»»

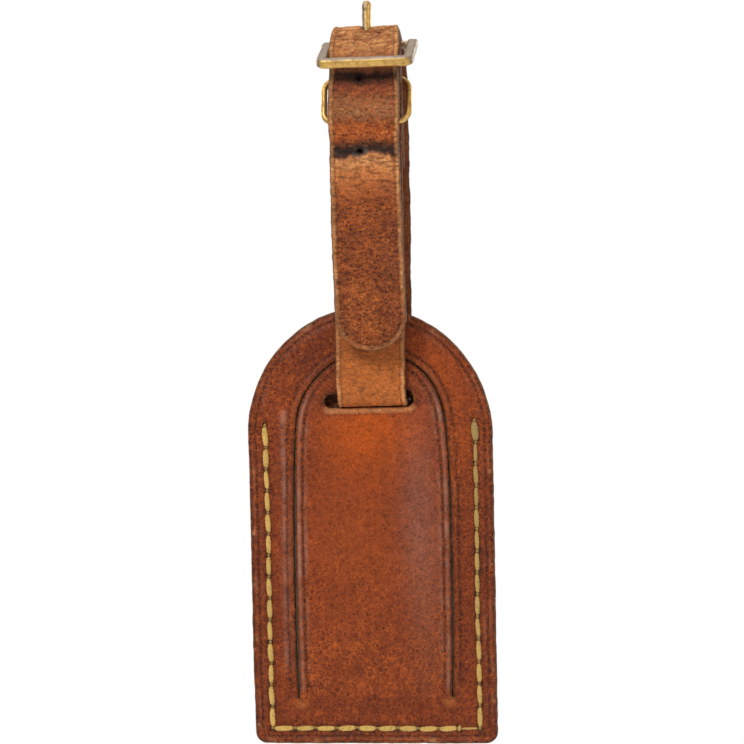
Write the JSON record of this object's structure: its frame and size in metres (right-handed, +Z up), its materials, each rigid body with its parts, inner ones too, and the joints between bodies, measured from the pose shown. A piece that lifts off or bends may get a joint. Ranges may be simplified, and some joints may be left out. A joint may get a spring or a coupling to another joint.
{
  "type": "luggage tag",
  "caption": "Arch-topped stitched leather luggage tag with a tongue flap over a card pocket, on a leather loop strap with a brass buckle and keeper.",
  "frame": {"origin": "middle of the strap loop where a bag handle passes, on the case's mid-plane, 130 mm above the case's bottom edge", "axes": "+Z up from the case towards the buckle, -Y out of the front with the tongue, +X to the right seen from the front"},
  "size_m": [0.0634, 0.0187, 0.1913],
  "materials": {
    "case_leather": "burnished, semi-gloss, crackled",
    "strap_leather": "worn, matt to semi-gloss",
    "thread": "waxed linen thread",
    "brass": "polished with patina",
    "card": "uncoated card"
  },
  "bodies": {
    "strap_loop": {"strap_front_upper": "strap_leather", "strap_rear_upper": "strap_leather", "strap_top_fold": "strap_leather", "fold_stitching": "thread"},
    "case": {"front_panel": "case_leather", "back_panel": "case_leather", "saddle_stitching": "thread", "strap_front_mid": "strap_leather", "strap_front_lower": "strap_leather", "strap_slot_bight": "strap_leather", "strap_rear_lower": "strap_leather"},
    "flap": {"tongue_flap": "case_leather"},
    "card": {"address_card": "card"},
    "strap_tip": {"strap_tip_run": "strap_leather"},
    "buckle_frame": {"buckle_frame": "brass", "buckle_pivot_bar": "brass"},
    "prong": {"buckle_prong": "brass"},
    "keeper": {"keeper_ring": "brass"}
  },
  "joints": [
    {"name": "tag_swing", "type": "hinge", "parent": "strap_loop", "child": "case", "pos_m": [0.0018, 0.0016, 0.012], "axis": [1, 0, 0], "range_deg": [-5, 40]},
    {"name": "flap_lift", "type": "hinge", "parent": "case", "child": "flap", "pos_m": [0, -0.0015, -0.1186], "axis": [1, 0, 0], "range_deg": [0, 2.5], "deforming": ["strap_front_lower", "strap_slot_bight"]},
    {"name": "card_slide", "type": "slide", "parent": "case", "child": "card", "axis": [0, 0, 1], "range_m": [0, 0.0015]},
    {"name": "tip_lift", "type": "hinge", "parent": "strap_loop", "child": "strap_tip", "pos_m": [0.0018, -0.0087, 0.02], "axis": [-1, 0, 0], "range_deg": [0, 60]},
    {"name": "frame_pivot", "type": "hinge", "parent": "strap_loop", "child": "buckle_frame", "pos_m": [0.002, -0.0014, 0.0495], "axis": [1, 0, 0], "range_deg": [-10, 10]},
    {"name": "prong_pivot", "type": "hinge", "parent": "strap_loop", "child": "prong", "pos_m": [0.002, -0.0014, 0.0495], "axis": [1, 0, 0], "range_deg": [-8, 8]},
    {"name": "keeper_slide", "type": "slide", "parent": "strap_loop", "child": "keeper", "axis": [0, 0, 1], "range_m": [-0.004, 0.002]}
  ]
}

««

Write the material out again in its entirety, exactly as shown.

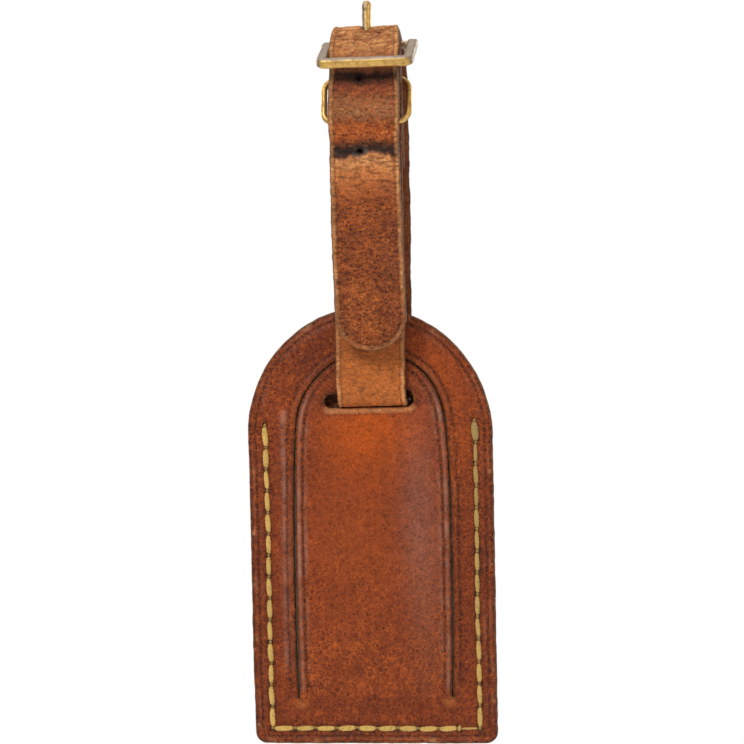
Write the JSON record of this object's structure: its frame and size in metres (right-handed, +Z up), its materials, each rigid body with its parts, inner ones too, and the joints between bodies, measured from the pose shown. A piece that lifts off or bends may get a joint. Ranges may be simplified, and some joints may be left out. A joint may get a spring or a coupling to another joint.
{
  "type": "luggage tag",
  "caption": "Arch-topped stitched leather luggage tag with a tongue flap over a card pocket, on a leather loop strap with a brass buckle and keeper.",
  "frame": {"origin": "middle of the strap loop where a bag handle passes, on the case's mid-plane, 130 mm above the case's bottom edge", "axes": "+Z up from the case towards the buckle, -Y out of the front with the tongue, +X to the right seen from the front"},
  "size_m": [0.0634, 0.0187, 0.1913],
  "materials": {
    "case_leather": "burnished, semi-gloss, crackled",
    "strap_leather": "worn, matt to semi-gloss",
    "thread": "waxed linen thread",
    "brass": "polished with patina",
    "card": "uncoated card"
  },
  "bodies": {
    "strap_loop": {"strap_front_upper": "strap_leather", "strap_rear_upper": "strap_leather", "strap_top_fold": "strap_leather", "fold_stitching": "thread"},
    "case": {"front_panel": "case_leather", "back_panel": "case_leather", "saddle_stitching": "thread", "strap_front_mid": "strap_leather", "strap_front_lower": "strap_leather", "strap_slot_bight": "strap_leather", "strap_rear_lower": "strap_leather"},
    "flap": {"tongue_flap": "case_leather"},
    "card": {"address_card": "card"},
    "strap_tip": {"strap_tip_run": "strap_leather"},
    "buckle_frame": {"buckle_frame": "brass", "buckle_pivot_bar": "brass"},
    "prong": {"buckle_prong": "brass"},
    "keeper": {"keeper_ring": "brass"}
  },
  "joints": [
    {"name": "tag_swing", "type": "hinge", "parent": "strap_loop", "child": "case", "pos_m": [0.0018, 0.0016, 0.012], "axis": [1, 0, 0], "range_deg": [-5, 40]},
    {"name": "flap_lift", "type": "hinge", "parent": "case", "child": "flap", "pos_m": [0, -0.0015, -0.1186], "axis": [1, 0, 0], "range_deg": [0, 2.5], "deforming": ["strap_front_lower", "strap_slot_bight"]},
    {"name": "card_slide", "type": "slide", "parent": "case", "child": "card", "axis": [0, 0, 1], "range_m": [0, 0.0015]},
    {"name": "tip_lift", "type": "hinge", "parent": "strap_loop", "child": "strap_tip", "pos_m": [0.0018, -0.0087, 0.02], "axis": [-1, 0, 0], "range_deg": [0, 60]},
    {"name": "frame_pivot", "type": "hinge", "parent": "strap_loop", "child": "buckle_frame", "pos_m": [0.002, -0.0014, 0.0495], "axis": [1, 0, 0], "range_deg": [-10, 10]},
    {"name": "prong_pivot", "type": "hinge", "parent": "strap_loop", "child": "prong", "pos_m": [0.002, -0.0014, 0.0495], "axis": [1, 0, 0], "range_deg": [-8, 8]},
    {"name": "keeper_slide", "type": "slide", "parent": "strap_loop", "child": "keeper", "axis": [0, 0, 1], "range_m": [-0.004, 0.002]}
  ]
}